L’APPELLO DI TORELLI Forse il vero padrone di casa è Mario Torelli, altro membro dell’Accademia, che ha insegnato per sette anni nell’Isola e ha voluto l’incontro al quale altre voci avrebbero voluto partecipare. Proteste su Facebook (forse «la prima volta» che il social viene nominato in questo luogo), ma «qui si vuole fare il punto della campagna di scavi organizzata dall’ateneo di Sassari» e nient’altro. Insomma, no alle polemiche di bottega. E anche Torelli lancia un appello: «Per favore, non separate queste statue. Appena prima di andare via dalla Sardegna ho visto le prime distese dei frammenti. Vorrei rivedere quelle sculture tutte insieme, non separate. E nel loro ambiente». È «una raccomandazione» accorata a tutti e a Francesca Barracciu. Sembra che si viaggi in direzione opposta, ma non è certo un’opinione trascurabile.

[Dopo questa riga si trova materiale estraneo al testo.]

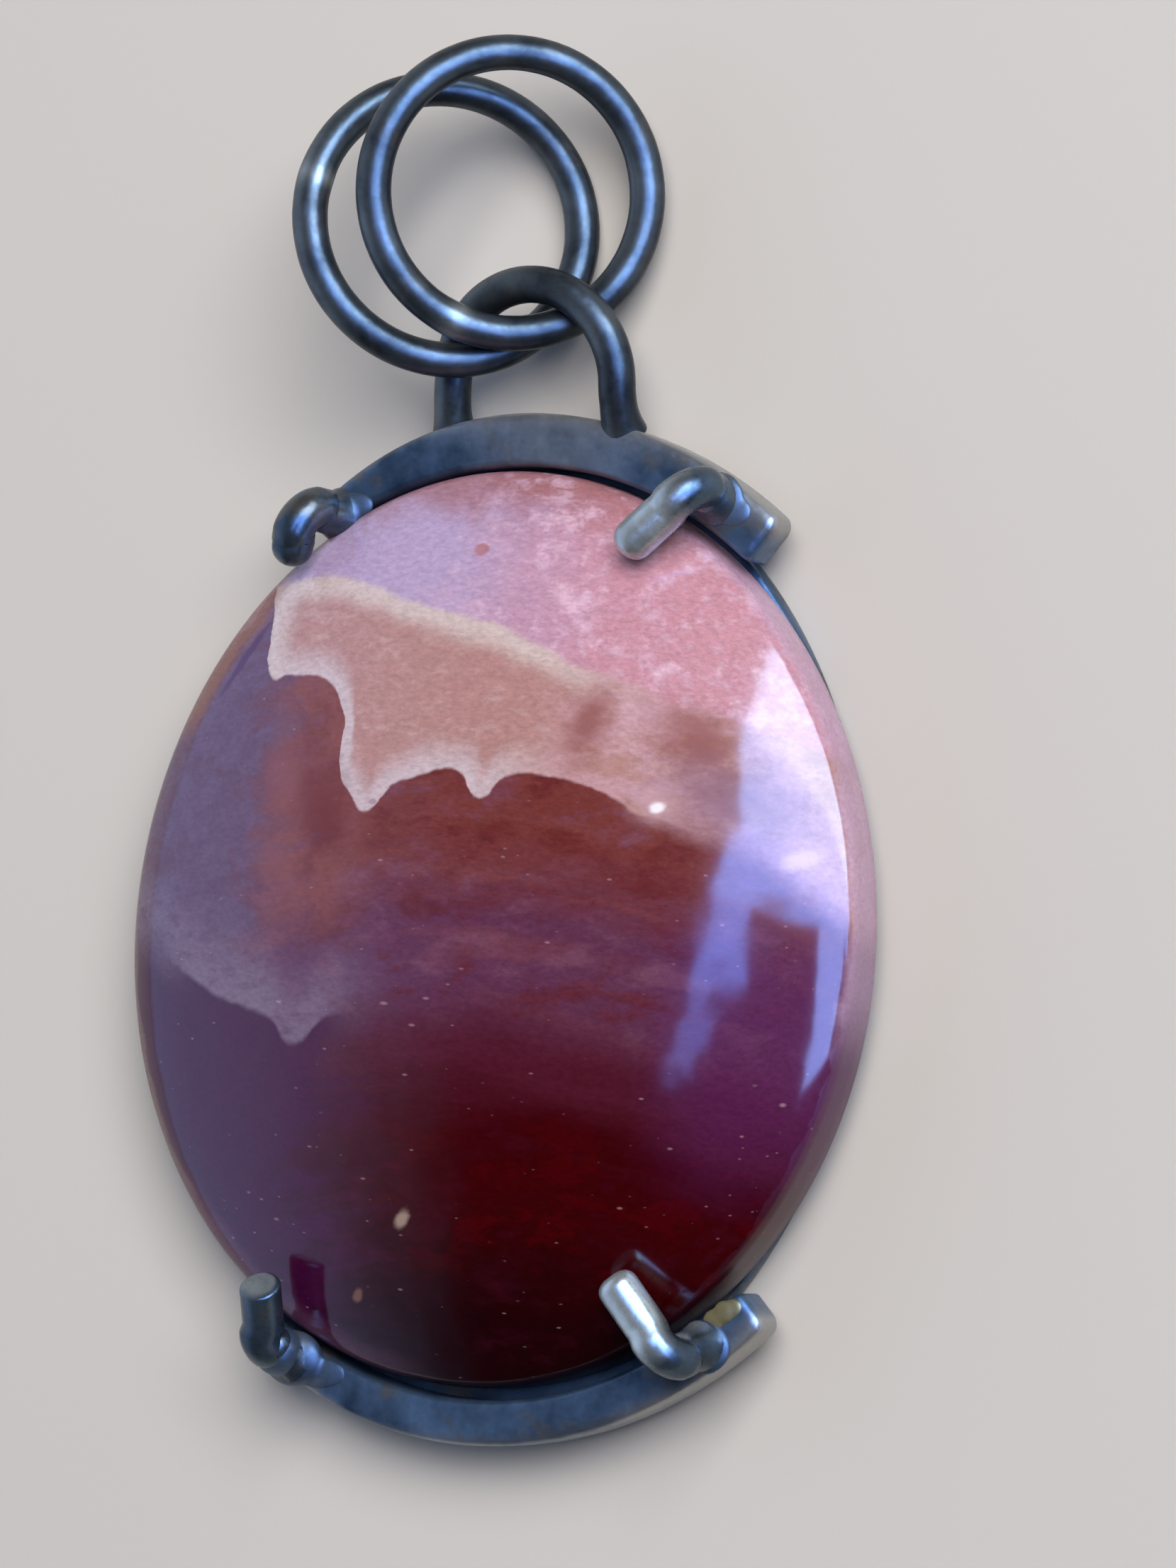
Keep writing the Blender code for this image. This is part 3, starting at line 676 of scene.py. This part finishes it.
for name, (inner, angles, bar_width, end_width) in BARS.items():
    middle = math.copysign(90.0, angles[1])
    bar_length = math.radians(abs(angles[1] - angles[0])) * (inner[1] + BAR_MID_REACH)
    bpy.ops.object.select_all(action="DESELECT")
    bpy.ops.mesh.primitive_grid_add(x_subdivisions=BAR_CELLS[0], y_subdivisions=BAR_CELLS[1],
                                    size=1.0)
    bar = bpy.context.object
    bar.name = name + "_crescent"
    bpy.ops.object.mode_set(mode="EDIT")
    bpy.ops.mesh.select_all(action="SELECT")
    bpy.ops.mesh.extrude_region_move(TRANSFORM_OT_translate={"value": (0.0, 0.0, 1.0)})
    bpy.ops.object.mode_set(mode="OBJECT")
    bar_wear_and_highlight = []
    for vertex in bar.data.vertices:
        run, end_share = cell_place(vertex.co.x, BAR_CELLS[0], BAR_END_ROUNDING,
                                    BAR_END_ROUNDING, bar_length)
        angle = angles[0] + (angles[1] - angles[0]) * run / bar_length
        past_middle = max(0.0, (angle - middle) / (angles[1] - middle))
        bar_reach = bar_width - (bar_width - end_width) * past_middle ** 2
        reach, side_share = cell_place(vertex.co.y, BAR_CELLS[1], BAR_INNER_ROUNDING,
                                       BAR_OUTER_ROUNDING, bar_reach)
        past_corner = math.hypot(end_share, side_share)
        if past_corner > 1.0:
            end_share /= past_corner
            side_share /= past_corner
            run = min(max(run, BAR_END_ROUNDING * (1.0 - end_share)),
                      bar_length - BAR_END_ROUNDING * (1.0 - end_share))
            reach = min(max(reach, BAR_INNER_ROUNDING * (1.0 - side_share)),
                        bar_reach - BAR_OUTER_ROUNDING * (1.0 - side_share))
            angle = angles[0] + (angles[1] - angles[0]) * run / bar_length
        drop = BAR_DROP * (1.0 - math.sqrt(max(0.0, 1.0 - min(1.0, past_corner) ** 2)))
        height = BAR_HEIGHT - drop if vertex.co.z > 0.5 else drop
        outward = reach / bar_reach
        # The outer edge is paler partly from rubbing and partly as a painted highlight; the right
        # end's outer side is a painted highlight
        worn = (BAR_LEAST_WEAR + BAR_EDGE_WEAR_AND_HIGHLIGHT * outward ** 5
                + BAR_END_HIGHLIGHT * outward ** 3 * math.exp(-run / BAR_END_HIGHLIGHT_LENGTH))
        if name == "top_bar":
            off_worn = (angle - TOP_BAR_WEAR_ANGLE) / TOP_BAR_WEAR_SPREAD
            worn += TOP_BAR_WEAR * math.exp(-off_worn ** 2)
        bar_wear_and_highlight.append(worn)
        turn = math.radians(angle)
        vertex.co = to_row((BAR_CENTRE_X + (inner[0] + reach) * math.cos(turn),
                            (inner[1] + reach) * math.sin(turn), BAR_BASE_Z + height))
    bpy.ops.object.mode_set(mode="EDIT")
    bpy.ops.mesh.select_all(action="SELECT")
    bpy.ops.mesh.normals_make_consistent(inside=False)
    bpy.ops.object.mode_set(mode="OBJECT")
    smooth(bar, 60.0)
    set_wear_and_highlight(bar, lambda vertex: bar_wear_and_highlight[vertex.index])
    bar.data.materials.append(blackened)
    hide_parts(name)
    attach(bar, "pendant")

# Prongs: four lengths of round silver wire, soldered upright on the bars and bent over the
# stone's edge. The solder flows out round each foot, and the ends are filed, each its own way,
# and worn bright. Each has its foot, bend, tip, lift off the stone, end rounding, filed slant
# and the length from its tip that is worn.
PRONG_RADIUS = 0.7
PRONG_BEND_RADIUS = 0.85
PRONG_SLOPE_ROOM = 0.13
SEAT_GAP = 0.06
PRONG_FOOT_DEPTH = 0.1
PRONG_SOLDER = (1.3, 1.0)
LEG_STEPS = 12
BEND_STEPS = 16
ARM_STEPS = 6
FILED_LENGTH = 0.9
FILED_REACH = 1.4
PRONG_WEAR = 0.35
PRONG_SIDE_HIGHLIGHT = 0.65
HIGHLIT_SIDE = Vector((-0.45, 0.35, 0.82))
PRONGS = {
    "prong_top_left": ((-7.0, 13.3), (-7.5, 13.3, 4.35), (-8.05, 11.4), 0.0, 0.66, 0.0, 0.5),
    "prong_top_right": ((6.85, 14.4), (6.8, 14.65, 4.5), (4.5, 12.35), 0.0, 0.6, 0.0, 3.2),
    "prong_bottom_left": ((-5.85, -15.0), (-6.4, -14.5, 3.9), (-6.2, -12.4),
                          0.6, 0.24, 14.0, 0.35),
    "prong_bottom_right": ((8.9, -13.2), (8.5, -13.6, 4.5), (6.4, -11.1),
                           0.0, 0.5, 4.0, 3.4),
}


def dome_height(x, y):
    """Height of the stone's polished top."""
    across = x - STONE_CENTRE[0]
    along = y - STONE_CENTRE[1]
    edge_x = STONE_DOME_EDGE * stone_oval * (1.0 - STONE_TAPER * along / STONE_HALF_LENGTH)
    share = (across / edge_x) ** 2 + (along / STONE_DOME_EDGE) ** 2
    return STONE_DOME_EDGE_Z + STONE_DOME_RISE * max(0.0, 1.0 - share) ** STONE_DOME_POWER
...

 LE SCOPERTE Poi si compone un affascinante mosaico: Raimondo Zucca spiega la strategia dello scavo, Pier Giorgio Spanu ridisegna i remoti paesaggi attorno a Mont’e Prama, Gaetano Ranieri fa vedere il sottosuolo dell’area e dà una notizia: nelle ultime settimane, con le tecnologie più sofisticate, si sono intraviste le ombre di quelle che potrebbero essere tre capanne nuragiche. Alessandro Usai ed Emina Usai entrano nel “titolo” della giornata, “I riti della morte e del culto”. Salvatore Rubino indaga col pennello della microbiologia e Paolo Bernardini e ancora Zucca raccontano l’ipotesi di Heroon: Mont’e Prama luogo di culto degli eroi. Lo “statuto eroico”, per dirla con lo stesso Torelli.

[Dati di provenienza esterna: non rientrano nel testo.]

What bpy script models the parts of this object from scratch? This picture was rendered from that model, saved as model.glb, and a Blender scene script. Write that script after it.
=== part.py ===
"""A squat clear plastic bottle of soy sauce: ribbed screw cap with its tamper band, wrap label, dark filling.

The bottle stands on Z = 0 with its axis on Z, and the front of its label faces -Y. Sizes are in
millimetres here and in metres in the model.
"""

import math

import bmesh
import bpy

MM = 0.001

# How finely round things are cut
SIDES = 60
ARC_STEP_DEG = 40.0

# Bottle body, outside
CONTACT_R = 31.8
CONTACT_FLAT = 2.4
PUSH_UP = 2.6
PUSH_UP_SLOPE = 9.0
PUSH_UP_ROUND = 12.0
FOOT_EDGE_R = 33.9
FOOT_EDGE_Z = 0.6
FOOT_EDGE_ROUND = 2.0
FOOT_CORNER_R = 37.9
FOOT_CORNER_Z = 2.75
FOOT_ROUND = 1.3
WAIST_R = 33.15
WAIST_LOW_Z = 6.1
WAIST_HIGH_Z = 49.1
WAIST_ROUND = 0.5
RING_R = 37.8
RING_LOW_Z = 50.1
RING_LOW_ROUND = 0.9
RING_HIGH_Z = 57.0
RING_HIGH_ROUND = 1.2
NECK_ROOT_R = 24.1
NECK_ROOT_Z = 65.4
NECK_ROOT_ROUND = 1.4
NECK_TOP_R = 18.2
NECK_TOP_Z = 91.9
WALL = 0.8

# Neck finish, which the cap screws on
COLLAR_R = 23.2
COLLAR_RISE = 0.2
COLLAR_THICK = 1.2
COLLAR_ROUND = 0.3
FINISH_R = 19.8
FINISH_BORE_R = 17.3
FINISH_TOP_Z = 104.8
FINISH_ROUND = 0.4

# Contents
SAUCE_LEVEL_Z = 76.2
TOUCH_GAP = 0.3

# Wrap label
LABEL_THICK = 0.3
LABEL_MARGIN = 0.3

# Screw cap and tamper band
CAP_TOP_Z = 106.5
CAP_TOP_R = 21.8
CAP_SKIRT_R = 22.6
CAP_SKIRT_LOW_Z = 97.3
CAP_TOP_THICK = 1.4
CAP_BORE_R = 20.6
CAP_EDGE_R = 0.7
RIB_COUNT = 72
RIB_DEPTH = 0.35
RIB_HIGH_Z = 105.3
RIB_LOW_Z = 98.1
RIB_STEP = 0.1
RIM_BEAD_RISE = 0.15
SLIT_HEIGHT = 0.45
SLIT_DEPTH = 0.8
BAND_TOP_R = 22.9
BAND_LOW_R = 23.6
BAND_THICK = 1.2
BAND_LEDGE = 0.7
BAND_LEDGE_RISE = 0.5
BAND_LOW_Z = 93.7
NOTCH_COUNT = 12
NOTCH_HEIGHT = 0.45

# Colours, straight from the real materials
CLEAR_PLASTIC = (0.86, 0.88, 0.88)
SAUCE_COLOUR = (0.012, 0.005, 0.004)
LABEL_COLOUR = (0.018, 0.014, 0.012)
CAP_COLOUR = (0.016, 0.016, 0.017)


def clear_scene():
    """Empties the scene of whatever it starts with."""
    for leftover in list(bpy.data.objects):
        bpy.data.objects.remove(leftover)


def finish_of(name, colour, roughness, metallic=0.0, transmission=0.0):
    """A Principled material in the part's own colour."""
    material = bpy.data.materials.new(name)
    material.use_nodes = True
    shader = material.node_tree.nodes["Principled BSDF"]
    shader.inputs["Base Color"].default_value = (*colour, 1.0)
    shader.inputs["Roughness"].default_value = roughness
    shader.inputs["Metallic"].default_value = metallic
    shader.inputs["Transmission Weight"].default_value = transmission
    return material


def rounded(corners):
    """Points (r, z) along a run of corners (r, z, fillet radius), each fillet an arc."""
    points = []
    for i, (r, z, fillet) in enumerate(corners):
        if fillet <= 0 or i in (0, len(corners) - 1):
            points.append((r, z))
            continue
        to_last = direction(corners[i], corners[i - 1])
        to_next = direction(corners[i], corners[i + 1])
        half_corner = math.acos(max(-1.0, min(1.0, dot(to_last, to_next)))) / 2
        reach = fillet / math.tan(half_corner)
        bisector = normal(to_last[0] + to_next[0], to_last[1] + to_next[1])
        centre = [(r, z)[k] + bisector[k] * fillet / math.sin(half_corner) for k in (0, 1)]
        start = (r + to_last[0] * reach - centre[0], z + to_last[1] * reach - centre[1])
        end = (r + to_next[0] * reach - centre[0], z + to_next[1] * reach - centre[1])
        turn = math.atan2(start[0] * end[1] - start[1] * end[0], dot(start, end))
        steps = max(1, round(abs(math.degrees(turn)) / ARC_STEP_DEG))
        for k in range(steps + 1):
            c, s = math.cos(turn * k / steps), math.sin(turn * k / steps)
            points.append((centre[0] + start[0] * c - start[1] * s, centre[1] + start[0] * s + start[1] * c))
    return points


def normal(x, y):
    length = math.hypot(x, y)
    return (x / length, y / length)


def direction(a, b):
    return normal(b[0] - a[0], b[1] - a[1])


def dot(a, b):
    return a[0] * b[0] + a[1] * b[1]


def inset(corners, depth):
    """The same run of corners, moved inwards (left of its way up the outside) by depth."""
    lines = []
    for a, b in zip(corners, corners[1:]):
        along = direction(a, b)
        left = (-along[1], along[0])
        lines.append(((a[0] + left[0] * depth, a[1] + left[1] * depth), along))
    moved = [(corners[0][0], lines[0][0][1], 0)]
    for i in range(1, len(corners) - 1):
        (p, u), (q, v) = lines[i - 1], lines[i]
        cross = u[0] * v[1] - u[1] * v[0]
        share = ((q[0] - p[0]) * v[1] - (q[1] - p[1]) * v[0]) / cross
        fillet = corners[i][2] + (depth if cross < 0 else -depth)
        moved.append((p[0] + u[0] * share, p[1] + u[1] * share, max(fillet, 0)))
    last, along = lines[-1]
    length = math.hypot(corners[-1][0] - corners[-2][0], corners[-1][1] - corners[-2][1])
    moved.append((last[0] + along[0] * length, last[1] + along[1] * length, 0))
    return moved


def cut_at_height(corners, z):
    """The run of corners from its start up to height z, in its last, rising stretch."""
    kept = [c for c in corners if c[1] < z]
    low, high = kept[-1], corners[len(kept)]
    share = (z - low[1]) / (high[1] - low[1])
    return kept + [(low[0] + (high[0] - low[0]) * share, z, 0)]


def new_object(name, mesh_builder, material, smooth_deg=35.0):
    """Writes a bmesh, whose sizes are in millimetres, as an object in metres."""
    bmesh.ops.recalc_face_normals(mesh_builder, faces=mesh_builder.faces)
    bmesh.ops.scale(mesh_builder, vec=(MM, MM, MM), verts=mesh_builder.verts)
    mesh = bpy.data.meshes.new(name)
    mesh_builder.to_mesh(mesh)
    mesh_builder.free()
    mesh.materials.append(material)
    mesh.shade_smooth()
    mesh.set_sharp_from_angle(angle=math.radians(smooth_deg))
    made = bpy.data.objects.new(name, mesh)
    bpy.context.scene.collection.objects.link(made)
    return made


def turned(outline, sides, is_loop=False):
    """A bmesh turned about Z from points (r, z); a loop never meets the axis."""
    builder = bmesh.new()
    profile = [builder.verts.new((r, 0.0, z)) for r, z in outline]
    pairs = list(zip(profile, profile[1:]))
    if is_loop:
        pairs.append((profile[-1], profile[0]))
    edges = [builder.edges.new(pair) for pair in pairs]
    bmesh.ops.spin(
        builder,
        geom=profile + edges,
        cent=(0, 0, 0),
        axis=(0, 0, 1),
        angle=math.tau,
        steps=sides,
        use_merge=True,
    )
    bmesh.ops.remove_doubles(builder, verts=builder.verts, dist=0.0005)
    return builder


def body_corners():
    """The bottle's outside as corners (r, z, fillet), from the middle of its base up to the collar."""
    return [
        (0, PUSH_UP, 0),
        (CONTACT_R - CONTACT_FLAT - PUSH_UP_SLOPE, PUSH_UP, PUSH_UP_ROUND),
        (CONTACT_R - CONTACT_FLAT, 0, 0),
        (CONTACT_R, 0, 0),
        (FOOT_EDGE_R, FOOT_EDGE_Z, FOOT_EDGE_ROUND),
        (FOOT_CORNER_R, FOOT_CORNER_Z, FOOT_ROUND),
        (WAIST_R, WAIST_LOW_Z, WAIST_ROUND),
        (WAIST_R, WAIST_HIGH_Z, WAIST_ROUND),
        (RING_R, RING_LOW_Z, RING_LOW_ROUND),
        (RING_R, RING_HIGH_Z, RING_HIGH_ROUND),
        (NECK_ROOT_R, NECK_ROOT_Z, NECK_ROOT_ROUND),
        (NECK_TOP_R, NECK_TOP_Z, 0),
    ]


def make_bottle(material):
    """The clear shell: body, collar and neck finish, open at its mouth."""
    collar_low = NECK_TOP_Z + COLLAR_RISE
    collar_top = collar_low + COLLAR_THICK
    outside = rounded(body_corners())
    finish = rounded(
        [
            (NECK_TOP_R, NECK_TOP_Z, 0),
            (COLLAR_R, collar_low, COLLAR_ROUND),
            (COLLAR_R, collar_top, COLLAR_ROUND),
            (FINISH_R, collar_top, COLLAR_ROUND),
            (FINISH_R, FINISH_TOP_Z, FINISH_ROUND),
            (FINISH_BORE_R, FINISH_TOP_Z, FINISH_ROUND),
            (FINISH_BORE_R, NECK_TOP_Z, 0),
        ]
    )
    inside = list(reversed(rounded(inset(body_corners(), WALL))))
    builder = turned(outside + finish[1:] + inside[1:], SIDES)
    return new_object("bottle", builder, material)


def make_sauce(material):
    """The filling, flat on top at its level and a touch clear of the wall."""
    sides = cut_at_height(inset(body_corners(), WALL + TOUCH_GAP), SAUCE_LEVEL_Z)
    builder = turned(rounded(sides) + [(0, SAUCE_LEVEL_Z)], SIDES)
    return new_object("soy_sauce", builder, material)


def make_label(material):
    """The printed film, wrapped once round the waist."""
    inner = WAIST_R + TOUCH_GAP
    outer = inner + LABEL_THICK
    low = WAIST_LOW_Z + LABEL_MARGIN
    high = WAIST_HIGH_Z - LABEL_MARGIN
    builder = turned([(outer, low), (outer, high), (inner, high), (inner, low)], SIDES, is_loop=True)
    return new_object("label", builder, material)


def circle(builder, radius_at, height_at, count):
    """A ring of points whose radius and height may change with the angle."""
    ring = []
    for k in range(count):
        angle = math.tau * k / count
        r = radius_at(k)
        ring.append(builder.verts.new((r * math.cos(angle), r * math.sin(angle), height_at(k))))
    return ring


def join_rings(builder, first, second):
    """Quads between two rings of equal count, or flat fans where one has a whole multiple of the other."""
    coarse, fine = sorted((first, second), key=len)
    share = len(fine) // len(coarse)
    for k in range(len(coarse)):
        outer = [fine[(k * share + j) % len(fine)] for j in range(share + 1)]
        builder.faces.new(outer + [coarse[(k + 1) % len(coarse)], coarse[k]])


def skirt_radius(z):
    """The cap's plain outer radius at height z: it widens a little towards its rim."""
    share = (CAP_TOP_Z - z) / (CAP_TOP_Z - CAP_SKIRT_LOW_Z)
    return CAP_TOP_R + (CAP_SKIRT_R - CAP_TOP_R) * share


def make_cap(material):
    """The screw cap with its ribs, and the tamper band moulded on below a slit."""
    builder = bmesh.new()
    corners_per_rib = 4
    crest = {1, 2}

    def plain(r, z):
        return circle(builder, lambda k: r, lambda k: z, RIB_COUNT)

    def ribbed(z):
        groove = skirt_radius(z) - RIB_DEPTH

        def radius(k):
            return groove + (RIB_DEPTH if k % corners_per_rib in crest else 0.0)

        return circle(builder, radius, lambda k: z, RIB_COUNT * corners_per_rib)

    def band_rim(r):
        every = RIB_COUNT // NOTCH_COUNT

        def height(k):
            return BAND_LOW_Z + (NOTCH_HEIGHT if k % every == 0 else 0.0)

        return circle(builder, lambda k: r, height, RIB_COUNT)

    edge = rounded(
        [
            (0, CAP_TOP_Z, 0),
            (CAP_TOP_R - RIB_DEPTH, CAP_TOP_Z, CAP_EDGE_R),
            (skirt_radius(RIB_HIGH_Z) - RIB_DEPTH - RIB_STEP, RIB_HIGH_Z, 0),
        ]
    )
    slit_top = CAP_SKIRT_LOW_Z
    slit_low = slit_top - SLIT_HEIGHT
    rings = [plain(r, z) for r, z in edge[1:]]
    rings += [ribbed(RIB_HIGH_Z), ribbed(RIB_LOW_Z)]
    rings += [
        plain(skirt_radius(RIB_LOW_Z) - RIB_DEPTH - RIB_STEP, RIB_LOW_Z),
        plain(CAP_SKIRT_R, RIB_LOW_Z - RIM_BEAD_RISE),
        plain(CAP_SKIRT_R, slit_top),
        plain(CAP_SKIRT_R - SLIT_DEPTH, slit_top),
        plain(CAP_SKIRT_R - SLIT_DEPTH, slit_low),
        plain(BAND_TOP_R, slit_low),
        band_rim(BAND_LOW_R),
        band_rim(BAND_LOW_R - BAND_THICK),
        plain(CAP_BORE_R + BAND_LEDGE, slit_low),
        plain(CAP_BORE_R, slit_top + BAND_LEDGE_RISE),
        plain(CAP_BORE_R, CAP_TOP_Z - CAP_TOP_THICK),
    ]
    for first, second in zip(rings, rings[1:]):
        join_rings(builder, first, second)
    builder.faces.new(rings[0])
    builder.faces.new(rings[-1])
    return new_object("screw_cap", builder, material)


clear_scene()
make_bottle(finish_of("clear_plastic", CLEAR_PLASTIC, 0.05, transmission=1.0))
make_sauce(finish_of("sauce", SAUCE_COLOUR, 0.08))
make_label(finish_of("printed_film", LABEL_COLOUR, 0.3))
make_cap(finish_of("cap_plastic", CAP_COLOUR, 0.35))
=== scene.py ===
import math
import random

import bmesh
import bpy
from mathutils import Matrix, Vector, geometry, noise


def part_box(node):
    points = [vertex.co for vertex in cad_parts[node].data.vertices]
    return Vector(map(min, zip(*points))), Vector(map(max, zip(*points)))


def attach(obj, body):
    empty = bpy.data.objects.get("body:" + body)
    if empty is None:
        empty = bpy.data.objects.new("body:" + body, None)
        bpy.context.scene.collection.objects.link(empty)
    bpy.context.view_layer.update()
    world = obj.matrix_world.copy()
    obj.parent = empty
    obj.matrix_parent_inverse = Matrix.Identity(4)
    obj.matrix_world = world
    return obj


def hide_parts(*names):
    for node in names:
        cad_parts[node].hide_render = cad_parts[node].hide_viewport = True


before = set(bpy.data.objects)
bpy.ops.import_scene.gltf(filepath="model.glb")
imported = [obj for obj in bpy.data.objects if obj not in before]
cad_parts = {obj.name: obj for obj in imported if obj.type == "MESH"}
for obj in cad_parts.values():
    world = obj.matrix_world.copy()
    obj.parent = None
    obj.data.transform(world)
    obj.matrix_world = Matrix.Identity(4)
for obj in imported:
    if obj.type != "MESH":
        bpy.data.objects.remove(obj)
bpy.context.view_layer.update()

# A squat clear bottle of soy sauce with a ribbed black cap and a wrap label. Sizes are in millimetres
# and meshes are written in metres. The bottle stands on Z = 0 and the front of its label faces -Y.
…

LA CRONOLOGIA L’Accademia e gli studiosi - c’è anche Alessandro Bedini, che avviò le ricerche nel 1975 - chiedono e precisano. Non fanno sconti. Sulla cronologia, innanzitutto. I frammenti sono dell’Età del ferro, ma gli scheletri sono sicuramente più antichi: come si spiega? Qual è il nesso fra le tombe e le statue, posto che nulla conferma (neppure un’impronta) che i Giganti siano stati poggiati sulle lastre? Perché sono stati trovati solo scheletri di maschi, con un’unica eccezione? E cosa ci dirà l’analisi delle ceramiche? Un dibattito già aperto, più dubbi che certezze. Resta una suggestione di Alessandro Usai: «Fragilità, instabilità, dinamismo, competenze, capacità di adattamento e reazione, creatività. Queste le condizioni in cui maturò il fenomeno Mont’e Prama». Un grande passato per i futuri (e ora pericolanti) Quattro mori.